*INSTRUCTIONS TO FOLLOW*
Repeat the lines that follow, leaving nothing out.

*SUPPLIED INFORMATION*

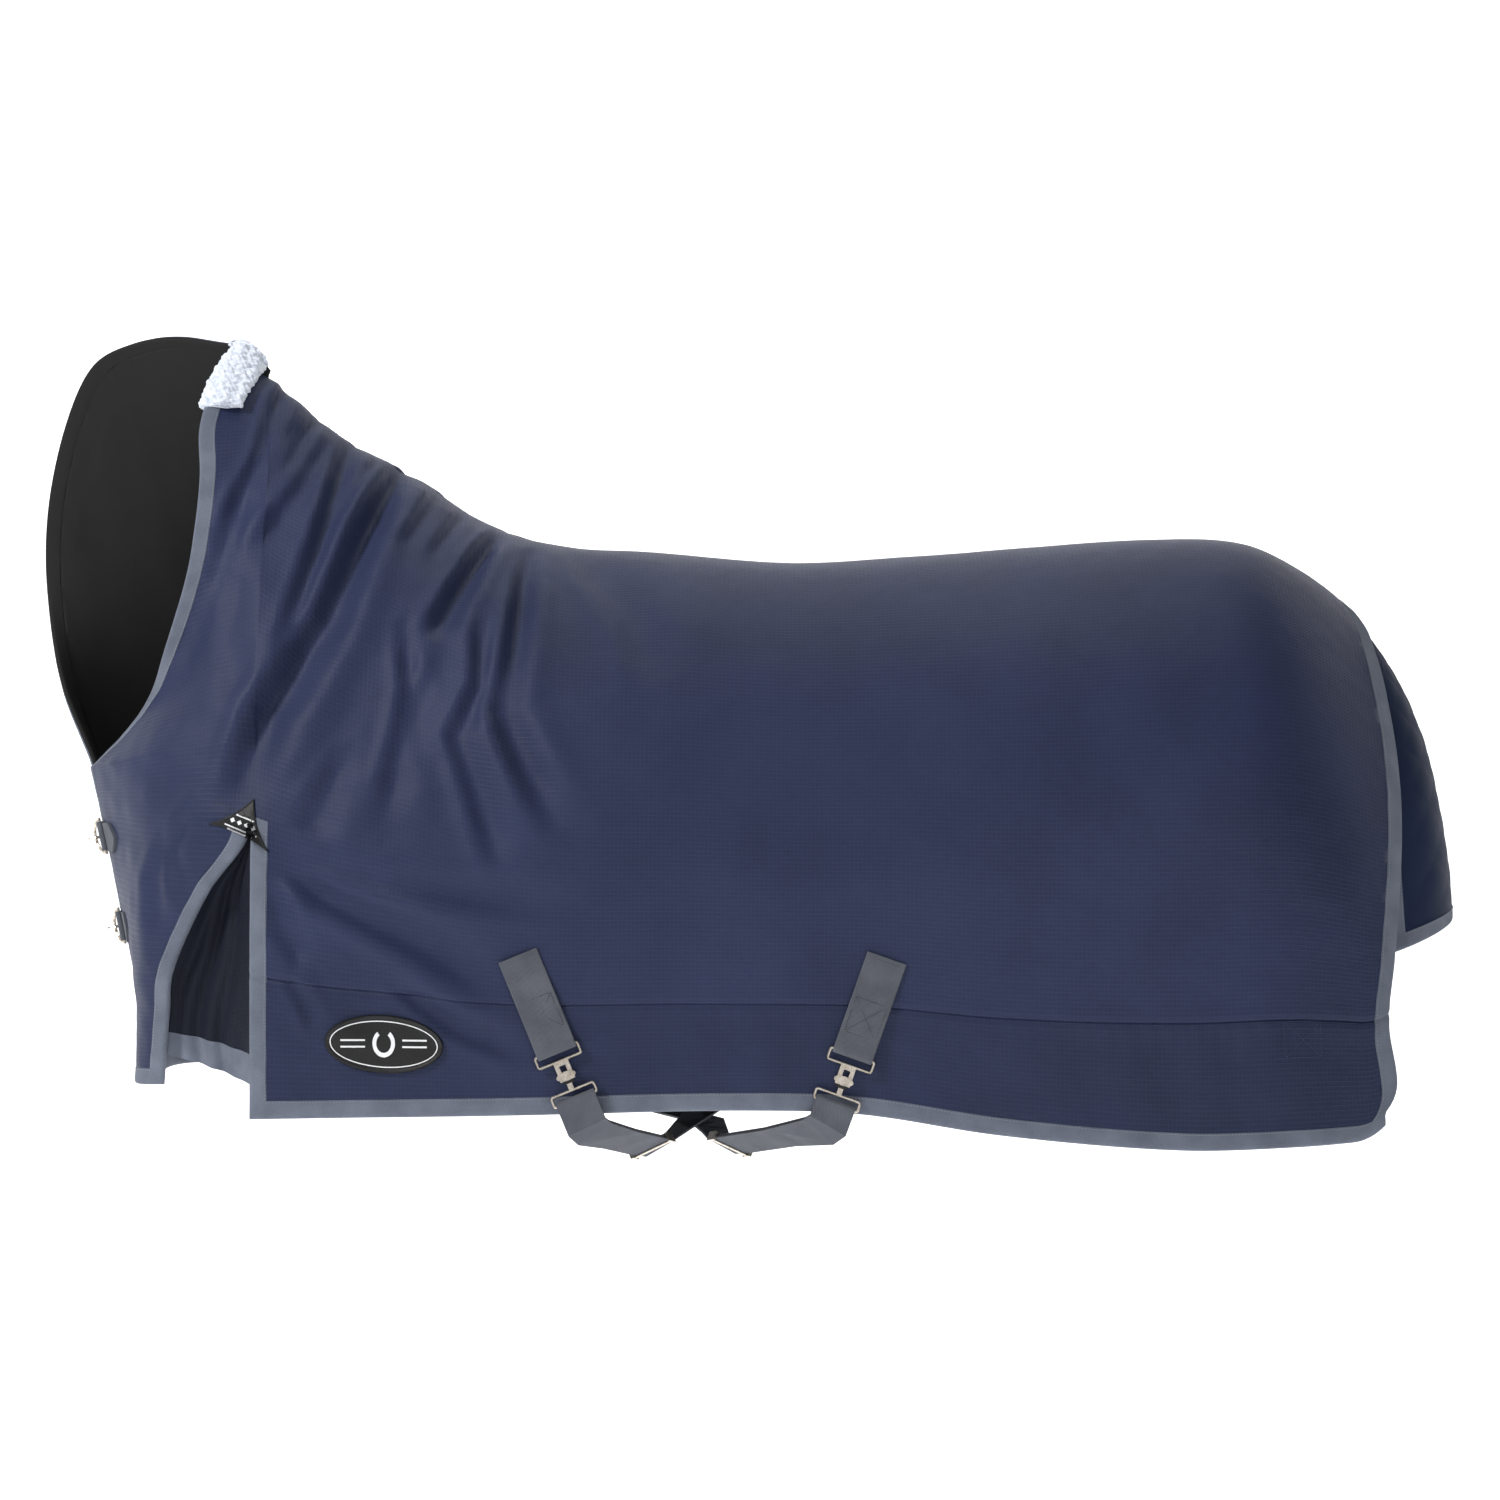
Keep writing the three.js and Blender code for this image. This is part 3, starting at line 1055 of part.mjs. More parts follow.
// One closure: a pointed tab with a D-ring on the left, a tab with a snap hook on the right.
function makeClosure(name, row) {
  const centre = frontEdgePoint(-1, row).setY(0);
  const upward = frontEdgePoint(-1, row - 0.2).sub(frontEdgePoint(-1, row + 0.2)).setY(0).normalize();
  const ahead = V(0, 1, 0).cross(upward).normalize();
  if (ahead.x > 0) ahead.negate();
  const bow = centre.clone().addScaledVector(ahead, CHEST_RING_HEIGHT);
  const spot = (side, s) => {
    const point = frontPoint(side, s, row);
    const normal = outward((u, v) => frontPoint(side, u, v), s, row, 0.01, 0.1, V(SLIT_X, 0, point.z));
    return { point, normal };
  };
  const reach = slitPoint(row).distanceTo(frontEdgePoint(-1, row));
  const seatOf = (side, fromEdge) => {
    const { point, normal } = spot(side, 1 - fromEdge / (reach * 1.1));
    point.addScaledVector(normal, BINDING_PROUD + SEAT + sleeveRadius(RING_WIRE_RADIUS));
    return point.addScaledVector(upward, -upward.dot(point.clone().sub(bow)));
  };
  const tab = (side, fromEdge, length, pointed) => {
    const steps = [0, 0.33, 0.66, 1];
    const spots = steps.map((t) => spot(side, 1 - (fromEdge + 3 + t * length) / (reach * 1.1)));
    const points = spots.map((p) => p.point.clone().addScaledVector(p.normal, -0.4));
    const full = CHEST_WEBBING_WIDTH;
    const widths = [full, full, full, pointed ? 5 : full];
    const strip = ribbon(points, spots.map((p) => p.normal), widths, 8.4);
    const under = (tag) => tag.side === side && tag.patch === 'front' && tag.j > 4;
    const bed = cutFrom(under, BINDING_PROUD + GAP, -12, 0);
    const centreOfFold = seatOf(side, fromEdge);
    const fold = placed(sleeve(CHEST_WEBBING_WIDTH, RING_WIRE_RADIUS), frameAcross(centreOfFold, ahead, upward));
    return joined(cut(strip, bed), fold);
  };
  add(`${name}_tab_left`, tab(-1, CHEST_RING_SEAT, 60, true), GREY_WEBBING);
  add(`${name}_tab_right`, tab(1, CHEST_EYE_SEAT, 45, false), GREY_WEBBING);
  const ringSeat = seatOf(-1, CHEST_RING_SEAT);
  const ringDepth = ringSeat.distanceTo(bow);
  const ringFrame = frameAcross(ringSeat, bow.clone().sub(ringSeat), upward);
  add(`${name}_ring`, placed(dRing(CHEST_WEBBING_WIDTH, ringDepth), ringFrame), NICKEL);
  const eyeSeat = seatOf(1, CHEST_EYE_SEAT);
  const way = eyeSeat.clone().sub(bow).normalize();
  const facing = way.clone().cross(upward).dot(ahead) < 0 ? -1 : 1;
  const frame = frameAcross(bow, way, upward.clone().multiplyScalar(facing));
  add(`${name}_eye`, placed(swivelEye(eyeSeat.distanceTo(bow)), frame), NICKEL);
  add(`${name}_hook`, placed(snapHook(), frame), NICKEL);
  add(`${name}_gate`, placed(hookGate(), frame), NICKEL);
  report(`${name}_ring_axis`, ringSeat, upward);
  report(`${name}_swivel_axis`, bow, way);
  report(`${name}_gate_axis`, V(GATE_PIVOT[0], 0, GATE_PIVOT[1]).applyMatrix4(frame), V(0, 1, 0).transformDirection(frame));
}

makeBlanket();
makeBindings();
makePollFleece();
for (const [side, name] of [[-1, 'left'], [1, 'right']]) {
  makeGusset(side, name);
  makeSlitPatch(side, name);
  makeTailCordLoop(side, name);
  makeLegStrapRing(side, name);
}
makeBadge();
makeTailFlap();
makeSurcingle('front_surcingle', {
  top: scaled([-282, 0, -480]),
  lean: 22.5,
  fold: scaled([-119, -164, -730]),
  crossing: scaled([-56, -50, -690]),
  farX: 150 * SX,
});
makeSurcingle('rear_surcingle', {
  top: scaled([166, 0, -483]),
  lean: -19.5,
  fold: scaled([-30, -100, -734]),
  crossing: scaled([-56, -50, -707]),
  farX: -258 * SX,
});
makeClosure('upper_chest', 9.45);
makeClosure('lower_chest', 10.55);

export default rug;
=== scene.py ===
"""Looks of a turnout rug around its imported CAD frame: shaped cloth, tape, webbing and nickel fittings.

The rug's surface is built from the same curves as the CAD part, on a finer grid, with the folds of
worn cloth laid over it. Curves are in millimetres from the crest line; meshes are in metres.
"""
import json
import math
import bmesh
import bpy
import numpy as np
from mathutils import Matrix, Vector
from mathutils.bvhtree import BVHTree

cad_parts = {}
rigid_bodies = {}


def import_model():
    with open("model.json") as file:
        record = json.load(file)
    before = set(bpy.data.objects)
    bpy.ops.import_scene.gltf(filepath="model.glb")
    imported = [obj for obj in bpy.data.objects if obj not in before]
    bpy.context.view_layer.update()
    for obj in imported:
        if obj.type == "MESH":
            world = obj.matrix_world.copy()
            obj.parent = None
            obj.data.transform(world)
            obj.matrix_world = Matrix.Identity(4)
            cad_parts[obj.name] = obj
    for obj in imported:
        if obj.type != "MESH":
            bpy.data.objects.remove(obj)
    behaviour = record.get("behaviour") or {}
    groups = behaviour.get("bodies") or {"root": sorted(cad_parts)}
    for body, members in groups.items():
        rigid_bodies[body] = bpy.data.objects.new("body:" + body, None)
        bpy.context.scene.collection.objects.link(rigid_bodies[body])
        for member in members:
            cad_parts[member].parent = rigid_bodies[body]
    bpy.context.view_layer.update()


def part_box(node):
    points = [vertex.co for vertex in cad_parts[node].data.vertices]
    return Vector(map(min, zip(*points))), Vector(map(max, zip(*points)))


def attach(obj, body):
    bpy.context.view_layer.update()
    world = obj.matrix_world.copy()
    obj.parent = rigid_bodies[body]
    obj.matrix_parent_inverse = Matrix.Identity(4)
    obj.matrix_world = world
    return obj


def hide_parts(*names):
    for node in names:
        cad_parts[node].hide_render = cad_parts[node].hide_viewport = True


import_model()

CAD_MESHES = [o for o in bpy.data.objects if o.type == "MESH"]
RUG = "rug_body"

# ---- The rug's surface, as in the CAD part -----------------------------------------------------------

SLIT_X, REAR_TOP_X, REAR_HEM_X = -613.0, 787.0, 806.0
DROP, CORNER = 690.0, 62.0
APEX_ROW, CHEST_ROW, SEAM_ROW, HEM_ROW = 9.0, 8.0, 11.0, 14.0
THICKNESS = 8.8
TAPE = 22.0
GUSSET_DEPTH = 34.0


def curve(knots):
    """A cubic curve through knots [t, value, ...] whose slopes are those of the neighbours."""
    k = np.array(knots, float)
    t, v = k[:, 0], k[:, 1:]
    n = np.arange(len(t))
    before, after = np.maximum(n - 1, 0), np.minimum(n + 1, len(t) - 1)
    slope = (v[after] - v[before]) / (t[after] - t[before])[:, None]

    def at(x):
        x = np.asarray(x, float)
        i = np.clip(np.searchsorted(t, x, side="left") - 1, 0, len(t) - 2)
        h = t[i + 1] - t[i]
        u = ((x - t[i]) / h)[..., None]
        h = h[..., None]
        return (
            (2 * u**3 - 3 * u**2 + 1) * v[i] + (u**3 - 2 * u**2 + u) * slope[i] * h
            + (3 * u**2 - 2 * u**3) * v[i + 1] + (u**3 - u**2) * slope[i + 1] * h
        )

    return at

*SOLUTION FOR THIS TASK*
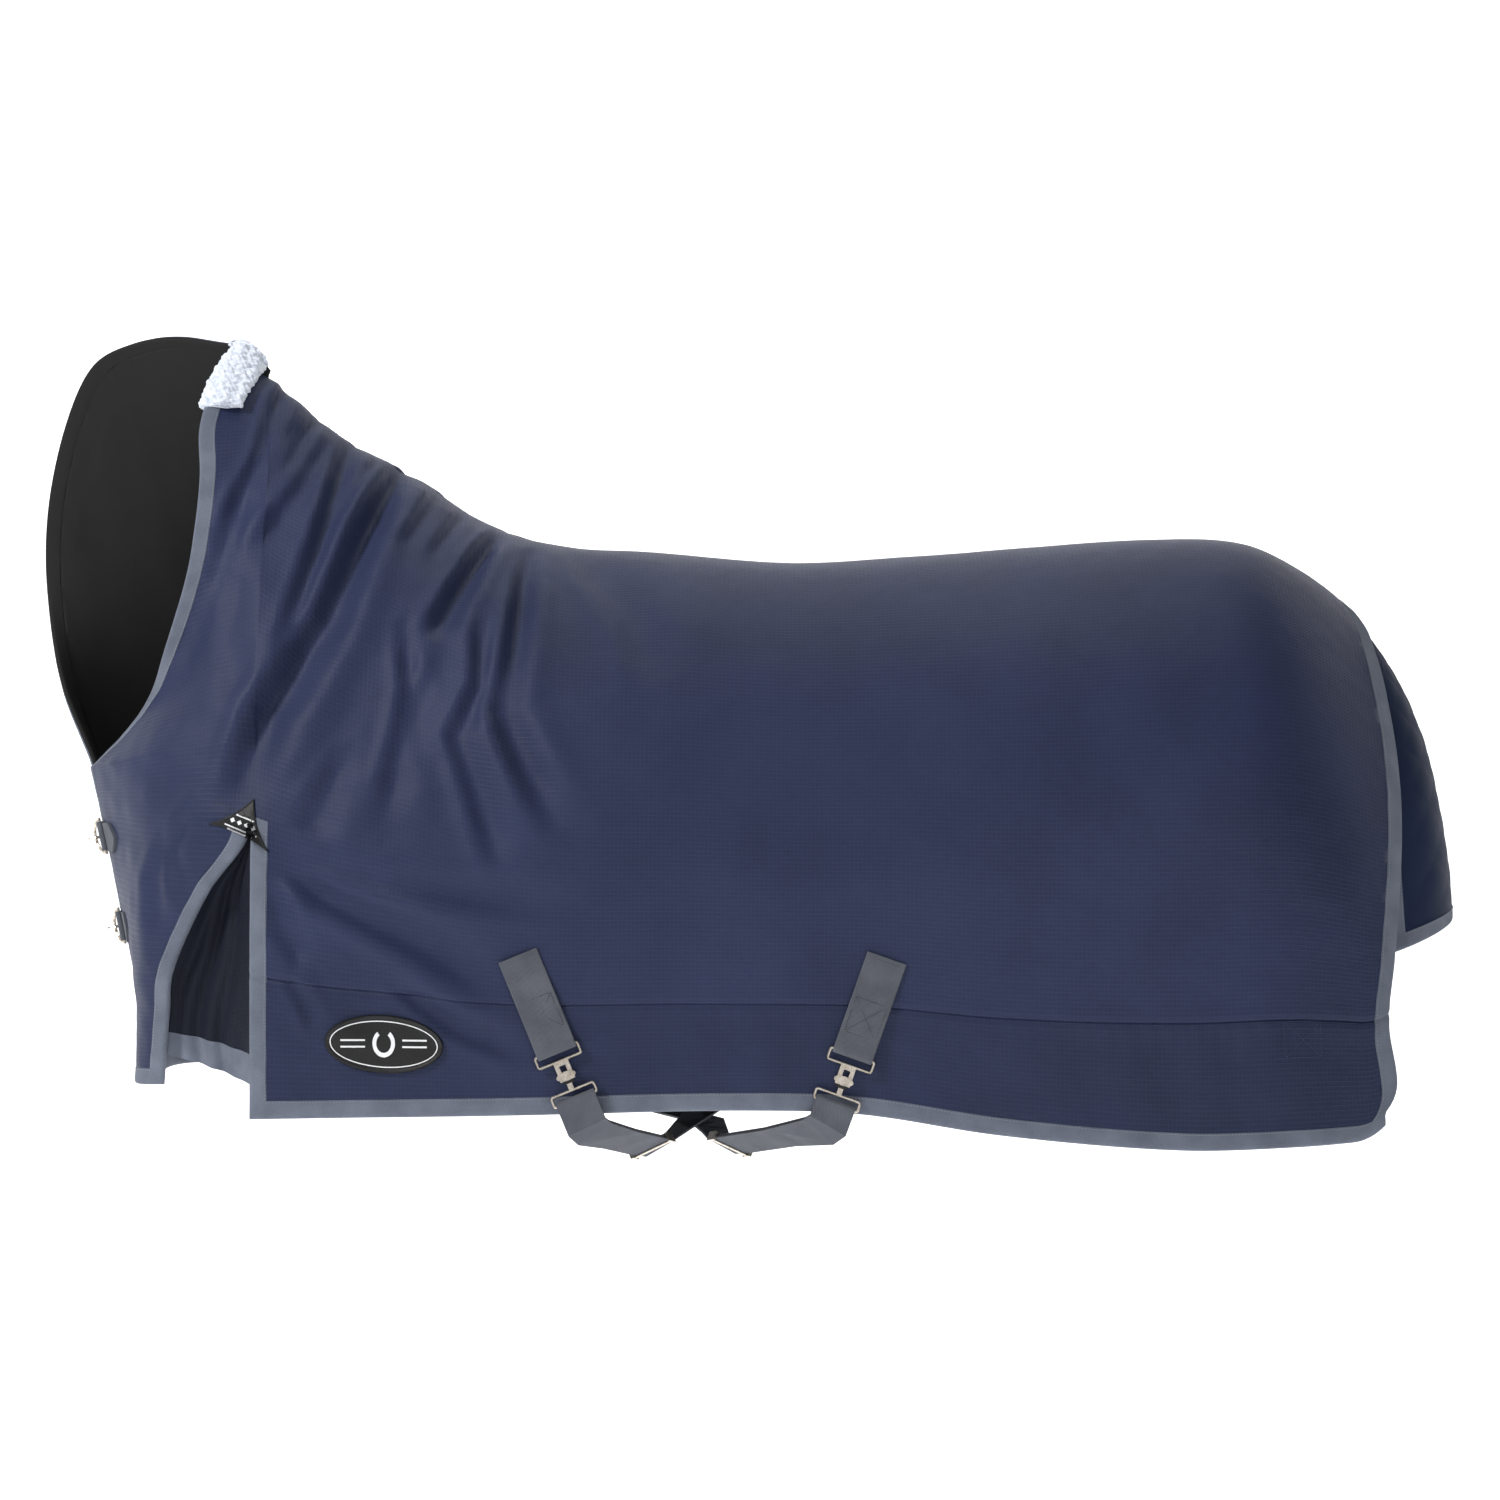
Keep writing the three.js and Blender code for this image. This is part 3, starting at line 1055 of part.mjs. More parts follow.
// One closure: a pointed tab with a D-ring on the left, a tab with a snap hook on the right.
function makeClosure(name, row) {
  const centre = frontEdgePoint(-1, row).setY(0);
  const upward = frontEdgePoint(-1, row - 0.2).sub(frontEdgePoint(-1, row + 0.2)).setY(0).normalize();
  const ahead = V(0, 1, 0).cross(upward).normalize();
  if (ahead.x > 0) ahead.negate();
  const bow = centre.clone().addScaledVector(ahead, CHEST_RING_HEIGHT);
  const spot = (side, s) => {
    const point = frontPoint(side, s, row);
    const normal = outward((u, v) => frontPoint(side, u, v), s, row, 0.01, 0.1, V(SLIT_X, 0, point.z));
    return { point, normal };
  };
  const reach = slitPoint(row).distanceTo(frontEdgePoint(-1, row));
  const seatOf = (side, fromEdge) => {
    const { point, normal } = spot(side, 1 - fromEdge / (reach * 1.1));
    point.addScaledVector(normal, BINDING_PROUD + SEAT + sleeveRadius(RING_WIRE_RADIUS));
    return point.addScaledVector(upward, -upward.dot(point.clone().sub(bow)));
  };
  const tab = (side, fromEdge, length, pointed) => {
    const steps = [0, 0.33, 0.66, 1];
    const spots = steps.map((t) => spot(side, 1 - (fromEdge + 3 + t * length) / (reach * 1.1)));
    const points = spots.map((p) => p.point.clone().addScaledVector(p.normal, -0.4));
    const full = CHEST_WEBBING_WIDTH;
    const widths = [full, full, full, pointed ? 5 : full];
    const strip = ribbon(points, spots.map((p) => p.normal), widths, 8.4);
    const under = (tag) => tag.side === side && tag.patch === 'front' && tag.j > 4;
    const bed = cutFrom(under, BINDING_PROUD + GAP, -12, 0);
    const centreOfFold = seatOf(side, fromEdge);
    const fold = placed(sleeve(CHEST_WEBBING_WIDTH, RING_WIRE_RADIUS), frameAcross(centreOfFold, ahead, upward));
    return joined(cut(strip, bed), fold);
  };
  add(`${name}_tab_left`, tab(-1, CHEST_RING_SEAT, 60, true), GREY_WEBBING);
  add(`${name}_tab_right`, tab(1, CHEST_EYE_SEAT, 45, false), GREY_WEBBING);
  const ringSeat = seatOf(-1, CHEST_RING_SEAT);
  const ringDepth = ringSeat.distanceTo(bow);
  const ringFrame = frameAcross(ringSeat, bow.clone().sub(ringSeat), upward);
  add(`${name}_ring`, placed(dRing(CHEST_WEBBING_WIDTH, ringDepth), ringFrame), NICKEL);
  const eyeSeat = seatOf(1, CHEST_EYE_SEAT);
  const way = eyeSeat.clone().sub(bow).normalize();
  const facing = way.clone().cross(upward).dot(ahead) < 0 ? -1 : 1;
  const frame = frameAcross(bow, way, upward.clone().multiplyScalar(facing));
  add(`${name}_eye`, placed(swivelEye(eyeSeat.distanceTo(bow)), frame), NICKEL);
  add(`${name}_hook`, placed(snapHook(), frame), NICKEL);
  add(`${name}_gate`, placed(hookGate(), frame), NICKEL);
  report(`${name}_ring_axis`, ringSeat, upward);
  report(`${name}_swivel_axis`, bow, way);
  report(`${name}_gate_axis`, V(GATE_PIVOT[0], 0, GATE_PIVOT[1]).applyMatrix4(frame), V(0, 1, 0).transformDirection(frame));
}

makeBlanket();
makeBindings();
makePollFleece();
for (const [side, name] of [[-1, 'left'], [1, 'right']]) {
  makeGusset(side, name);
  makeSlitPatch(side, name);
  makeTailCordLoop(side, name);
  makeLegStrapRing(side, name);
}
makeBadge();
makeTailFlap();
makeSurcingle('front_surcingle', {
  top: scaled([-282, 0, -480]),
  lean: 22.5,
  fold: scaled([-119, -164, -730]),
  crossing: scaled([-56, -50, -690]),
  farX: 150 * SX,
});
makeSurcingle('rear_surcingle', {
  top: scaled([166, 0, -483]),
  lean: -19.5,
  fold: scaled([-30, -100, -734]),
  crossing: scaled([-56, -50, -707]),
  farX: -258 * SX,
});
makeClosure('upper_chest', 9.45);
makeClosure('lower_chest', 10.55);

export default rug;
=== scene.py ===
"""Looks of a turnout rug around its imported CAD frame: shaped cloth, tape, webbing and nickel fittings.

The rug's surface is built from the same curves as the CAD part, on a finer grid, with the folds of
worn cloth laid over it. Curves are in millimetres from the crest line; meshes are in metres.
"""
import json
import math
import bmesh
import bpy
import numpy as np
from mathutils import Matrix, Vector
from mathutils.bvhtree import BVHTree

cad_parts = {}
rigid_bodies = {}


def import_model():
    with open("model.json") as file:
        record = json.load(file)
    before = set(bpy.data.objects)
    bpy.ops.import_scene.gltf(filepath="model.glb")
    imported = [obj for obj in bpy.data.objects if obj not in before]
    bpy.context.view_layer.update()
    for obj in imported:
        if obj.type == "MESH":
            world = obj.matrix_world.copy()
            obj.parent = None
            obj.data.transform(world)
            obj.matrix_world = Matrix.Identity(4)
            cad_parts[obj.name] = obj
    for obj in imported:
        if obj.type != "MESH":
            bpy.data.objects.remove(obj)
    behaviour = record.get("behaviour") or {}
    groups = behaviour.get("bodies") or {"root": sorted(cad_parts)}
    for body, members in groups.items():
        rigid_bodies[body] = bpy.data.objects.new("body:" + body, None)
        bpy.context.scene.collection.objects.link(rigid_bodies[body])
        for member in members:
            cad_parts[member].parent = rigid_bodies[body]
    bpy.context.view_layer.update()


def part_box(node):
    points = [vertex.co for vertex in cad_parts[node].data.vertices]
    return Vector(map(min, zip(*points))), Vector(map(max, zip(*points)))


def attach(obj, body):
    bpy.context.view_layer.update()
    world = obj.matrix_world.copy()
    obj.parent = rigid_bodies[body]
    obj.matrix_parent_inverse = Matrix.Identity(4)
    obj.matrix_world = world
    return obj


def hide_parts(*names):
    for node in names:
        cad_parts[node].hide_render = cad_parts[node].hide_viewport = True


import_model()

CAD_MESHES = [o for o in bpy.data.objects if o.type == "MESH"]
RUG = "rug_body"

# ---- The rug's surface, as in the CAD part -----------------------------------------------------------

SLIT_X, REAR_TOP_X, REAR_HEM_X = -613.0, 787.0, 806.0
DROP, CORNER = 690.0, 62.0
APEX_ROW, CHEST_ROW, SEAM_ROW, HEM_ROW = 9.0, 8.0, 11.0, 14.0
THICKNESS = 8.8
TAPE = 22.0
GUSSET_DEPTH = 34.0


def curve(knots):
    """A cubic curve through knots [t, value, ...] whose slopes are those of the neighbours."""
    k = np.array(knots, float)
    t, v = k[:, 0], k[:, 1:]
    n = np.arange(len(t))
    before, after = np.maximum(n - 1, 0), np.minimum(n + 1, len(t) - 1)
    slope = (v[after] - v[before]) / (t[after] - t[before])[:, None]

    def at(x):
        x = np.asarray(x, float)
        i = np.clip(np.searchsorted(t, x, side="left") - 1, 0, len(t) - 2)
        h = t[i + 1] - t[i]
        u = ((x - t[i]) / h)[..., None]
        h = h[..., None]
        return (
            (2 * u**3 - 3 * u**2 + 1) * v[i] + (u**3 - 2 * u**2 + u) * slope[i] * h
            + (3 * u**2 - 2 * u**3) * v[i + 1] + (u**3 - u**2) * slope[i + 1] * h
        )

    return at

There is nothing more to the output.